### Entries shown
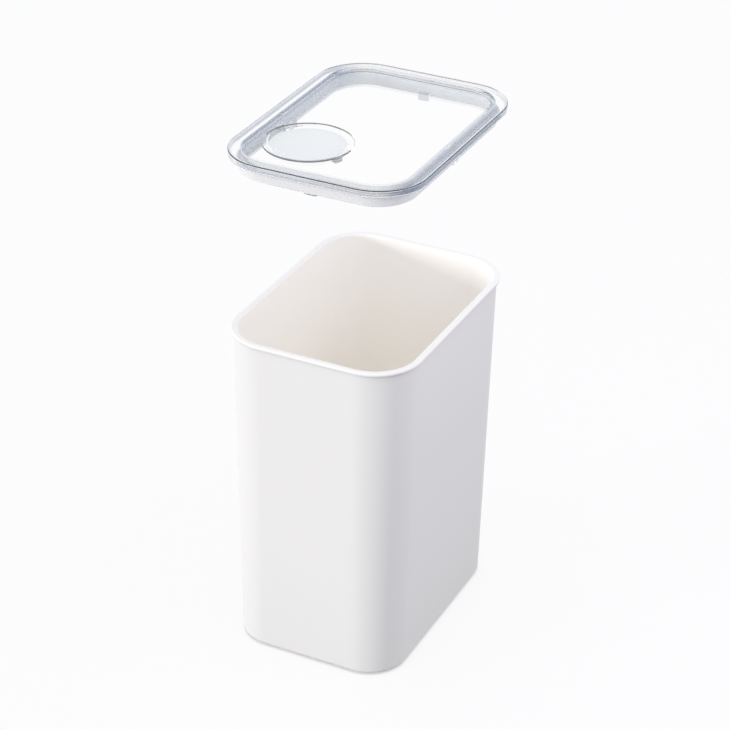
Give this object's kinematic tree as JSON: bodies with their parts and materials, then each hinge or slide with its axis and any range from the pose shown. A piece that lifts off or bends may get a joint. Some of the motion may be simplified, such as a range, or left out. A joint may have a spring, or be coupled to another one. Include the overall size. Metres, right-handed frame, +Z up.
{
  "type": "storage jar",
  "caption": "Tall drafted storage tub with a clear push-on lid, a silicone gasket and a round desiccant case that twists onto hooks under the lid.",
  "frame": {"origin": "centre of the flat surface that the tub stands on, in line with the middle of the tub and lid", "axes": "+Z up, out of the mouth; X across the short side, Y along the long side, with the short side that the picture shows on its left facing -Y and the long one on its right facing +X"},
  "size_m": [0.16, 0.22, 0.4368],
  "materials": {
    "tub": "white polypropylene, satin moulded",
    "lid": "clear styrene resin, polished moulding",
    "gasket": "translucent white silicone, moulded",
    "desiccant_case": "clear styrene resin, polished moulding",
    "desiccant_pad": "white non-woven sheet over a pressed desiccant disc"
  },
  "bodies": {
    "tub": {"tub": "tub"},
    "lid": {"lid": "lid", "gasket": "gasket"},
    "desiccant_case": {"desiccant_case": "desiccant_case", "desiccant_pad": "desiccant_pad"}
  },
  "joints": [
    {"name": "lid_lift", "type": "slide", "parent": "tub", "child": "lid", "axis": [0, 0, 1], "range_m": [-0.146, 0]},
    {"name": "case_twist", "type": "hinge", "parent": "lid", "child": "desiccant_case", "pos_m": [-0.0295, -0.0465, 0.4323], "axis": [0, 0, -1], "range_deg": [0, 35]}
  ]
}
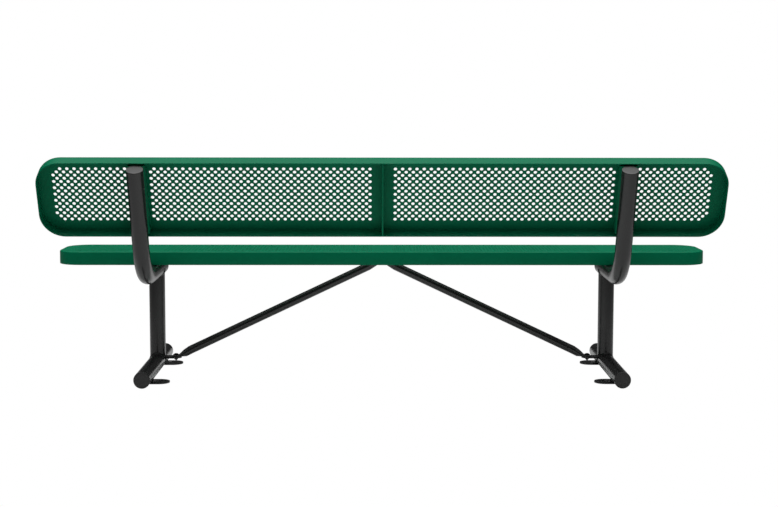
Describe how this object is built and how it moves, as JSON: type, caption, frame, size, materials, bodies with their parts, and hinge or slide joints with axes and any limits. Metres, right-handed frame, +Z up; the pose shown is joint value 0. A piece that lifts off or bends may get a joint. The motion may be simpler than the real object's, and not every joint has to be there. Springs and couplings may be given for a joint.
{
  "type": "park bench",
  "caption": "Long park bench with a backrest: perforated, coated steel seat and back planks on a bent tube frame with diagonal braces and surface-mount feet.",
  "frame": {"origin": "on the floor, under the middle of the bench's box", "axes": "+X along the length, to the right of someone who looks at the bench from its front; -Y the way a sitter faces; +Z up"},
  "size_m": [2.442, 0.8098, 0.8311],
  "materials": {
    "green_coated_steel": "thick glossy green plastic coating on perforated steel",
    "black_coated_steel": "glossy black powder coat",
    "end_cap_plastic": "satin black moulded plastic",
    "fastener_steel": "dark plated steel"
  },
  "bodies": {
    "root": {"anchor_tab_left_front": "black_coated_steel", "anchor_tab_left_rear": "black_coated_steel", "anchor_tab_right_front": "black_coated_steel", "anchor_tab_right_rear": "black_coated_steel", "arm_cap_left": "end_cap_plastic", "arm_cap_right": "end_cap_plastic", "back_bolt_left_a": "fastener_steel", "back_bolt_left_b": "fastener_steel", "back_bolt_right_a": "fastener_steel", "back_bolt_right_b": "fastener_steel", "back_centre_rib": "green_coated_steel", "back_channel_left": "green_coated_steel", "back_channel_right": "green_coated_steel", "back_panel": "green_coated_steel", "brace_left": "black_coated_steel", "brace_lug_left": "black_coated_steel", "brace_lug_right": "black_coated_steel", "brace_right": "black_coated_steel", "foot_cap_left_front": "end_cap_plastic", "foot_cap_left_rear": "end_cap_plastic", "foot_cap_right_front": "end_cap_plastic", "foot_cap_right_rear": "end_cap_plastic", "foot_tube_left": "black_coated_steel", "foot_tube_right": "black_coated_steel", "frame_tube_left": "black_coated_steel", "frame_tube_right": "black_coated_steel", "lug_left_bolt": "fastener_steel", "lug_left_nut": "fastener_steel", "lug_right_bolt": "fastener_steel", "lug_right_nut": "fastener_steel", "post_left": "black_coated_steel", "post_right": "black_coated_steel", "rib_bolt": "fastener_steel", "rib_nut": "fastener_steel", "seat_bolt_left_a": "fastener_steel", "seat_bolt_left_b": "fastener_steel", "seat_bolt_right_a": "fastener_steel", "seat_bolt_right_b": "fastener_steel", "seat_centre_rib": "green_coated_steel", "seat_channel_left": "green_coated_steel", "seat_channel_right": "green_coated_steel", "seat_panel": "green_coated_steel", "upright_cap_left": "end_cap_plastic", "upright_cap_right": "end_cap_plastic"}
  },
  "joints": []
}
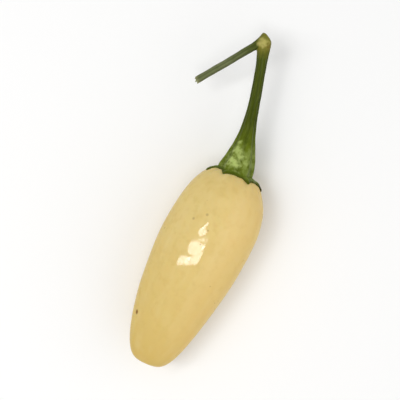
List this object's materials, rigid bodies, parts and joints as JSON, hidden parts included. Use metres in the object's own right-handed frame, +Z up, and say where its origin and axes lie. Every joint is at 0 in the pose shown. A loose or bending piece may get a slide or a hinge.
######
Written request: Write the whole listing out again. Keep every line exactly as it is.

Worked solution:
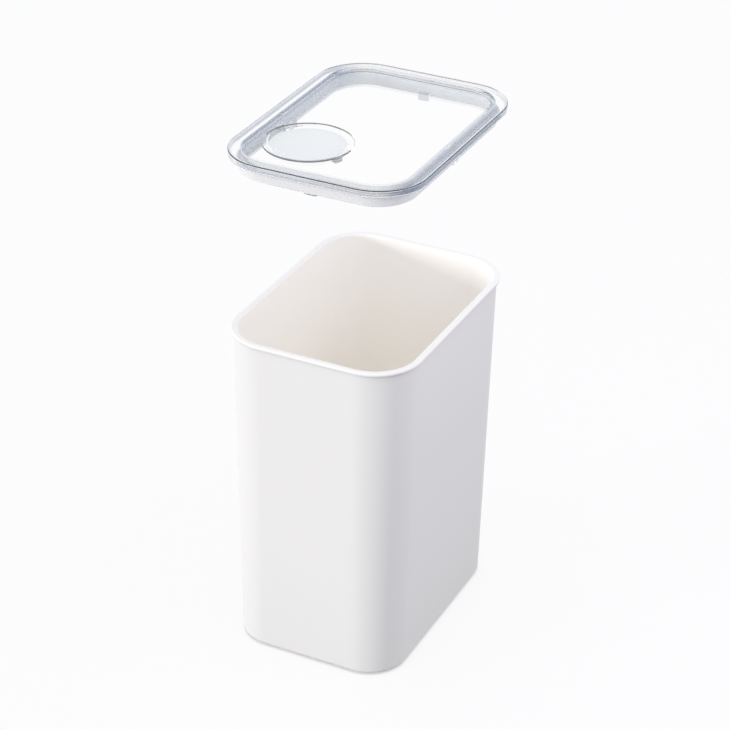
Give this object's kinematic tree as JSON: bodies with their parts and materials, then each hinge or slide with its axis and any range from the pose shown. A piece that lifts off or bends may get a joint. Some of the motion may be simplified, such as a range, or left out. A joint may have a spring, or be coupled to another one. Include the overall size. Metres, right-handed frame, +Z up.
{
  "type": "storage jar",
  "caption": "Tall drafted storage tub with a clear push-on lid, a silicone gasket and a round desiccant case that twists onto hooks under the lid.",
  "frame": {"origin": "centre of the flat surface that the tub stands on, in line with the middle of the tub and lid", "axes": "+Z up, out of the mouth; X across the short side, Y along the long side, with the short side that the picture shows on its left facing -Y and the long one on its right facing +X"},
  "size_m": [0.16, 0.22, 0.4368],
  "materials": {
    "tub": "white polypropylene, satin moulded",
    "lid": "clear styrene resin, polished moulding",
    "gasket": "translucent white silicone, moulded",
    "desiccant_case": "clear styrene resin, polished moulding",
    "desiccant_pad": "white non-woven sheet over a pressed desiccant disc"
  },
  "bodies": {
    "tub": {"tub": "tub"},
    "lid": {"lid": "lid", "gasket": "gasket"},
    "desiccant_case": {"desiccant_case": "desiccant_case", "desiccant_pad": "desiccant_pad"}
  },
  "joints": [
    {"name": "lid_lift", "type": "slide", "parent": "tub", "child": "lid", "axis": [0, 0, 1], "range_m": [-0.146, 0]},
    {"name": "case_twist", "type": "hinge", "parent": "lid", "child": "desiccant_case", "pos_m": [-0.0295, -0.0465, 0.4323], "axis": [0, 0, -1], "range_deg": [0, 35]}
  ]
}
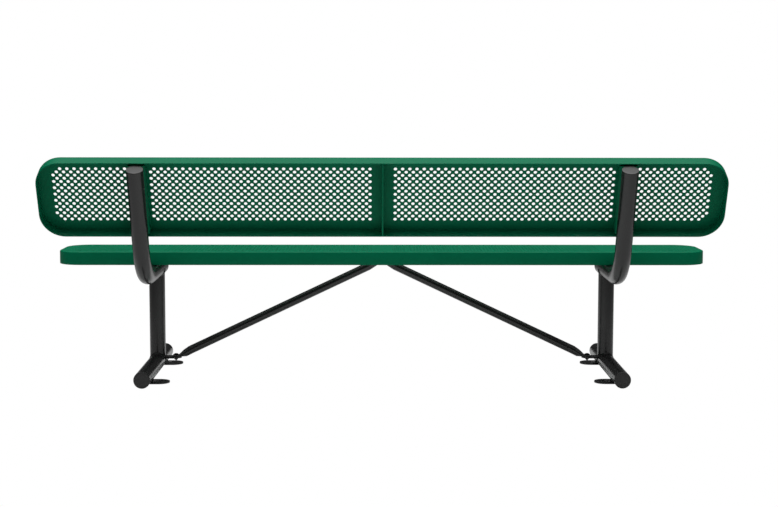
Describe how this object is built and how it moves, as JSON: type, caption, frame, size, materials, bodies with their parts, and hinge or slide joints with axes and any limits. Metres, right-handed frame, +Z up; the pose shown is joint value 0. A piece that lifts off or bends may get a joint. The motion may be simpler than the real object's, and not every joint has to be there. Springs and couplings may be given for a joint.
{
  "type": "park bench",
  "caption": "Long park bench with a backrest: perforated, coated steel seat and back planks on a bent tube frame with diagonal braces and surface-mount feet.",
  "frame": {"origin": "on the floor, under the middle of the bench's box", "axes": "+X along the length, to the right of someone who looks at the bench from its front; -Y the way a sitter faces; +Z up"},
  "size_m": [2.442, 0.8098, 0.8311],
  "materials": {
    "green_coated_steel": "thick glossy green plastic coating on perforated steel",
    "black_coated_steel": "glossy black powder coat",
    "end_cap_plastic": "satin black moulded plastic",
    "fastener_steel": "dark plated steel"
  },
  "bodies": {
    "root": {"anchor_tab_left_front": "black_coated_steel", "anchor_tab_left_rear": "black_coated_steel", "anchor_tab_right_front": "black_coated_steel", "anchor_tab_right_rear": "black_coated_steel", "arm_cap_left": "end_cap_plastic", "arm_cap_right": "end_cap_plastic", "back_bolt_left_a": "fastener_steel", "back_bolt_left_b": "fastener_steel", "back_bolt_right_a": "fastener_steel", "back_bolt_right_b": "fastener_steel", "back_centre_rib": "green_coated_steel", "back_channel_left": "green_coated_steel", "back_channel_right": "green_coated_steel", "back_panel": "green_coated_steel", "brace_left": "black_coated_steel", "brace_lug_left": "black_coated_steel", "brace_lug_right": "black_coated_steel", "brace_right": "black_coated_steel", "foot_cap_left_front": "end_cap_plastic", "foot_cap_left_rear": "end_cap_plastic", "foot_cap_right_front": "end_cap_plastic", "foot_cap_right_rear": "end_cap_plastic", "foot_tube_left": "black_coated_steel", "foot_tube_right": "black_coated_steel", "frame_tube_left": "black_coated_steel", "frame_tube_right": "black_coated_steel", "lug_left_bolt": "fastener_steel", "lug_left_nut": "fastener_steel", "lug_right_bolt": "fastener_steel", "lug_right_nut": "fastener_steel", "post_left": "black_coated_steel", "post_right": "black_coated_steel", "rib_bolt": "fastener_steel", "rib_nut": "fastener_steel", "seat_bolt_left_a": "fastener_steel", "seat_bolt_left_b": "fastener_steel", "seat_bolt_right_a": "fastener_steel", "seat_bolt_right_b": "fastener_steel", "seat_centre_rib": "green_coated_steel", "seat_channel_left": "green_coated_steel", "seat_channel_right": "green_coated_steel", "seat_panel": "green_coated_steel", "upright_cap_left": "end_cap_plastic", "upright_cap_right": "end_cap_plastic"}
  },
  "joints": []
}
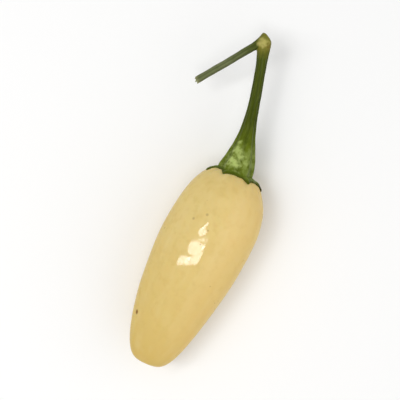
List this object's materials, rigid bodies, parts and joints as JSON, hidden parts included. Use metres in the object's own right-handed frame, +Z up, and say where its origin and axes lie. Every joint is at 0 in the pose shown. A loose or bending piece may get a slide or a hinge.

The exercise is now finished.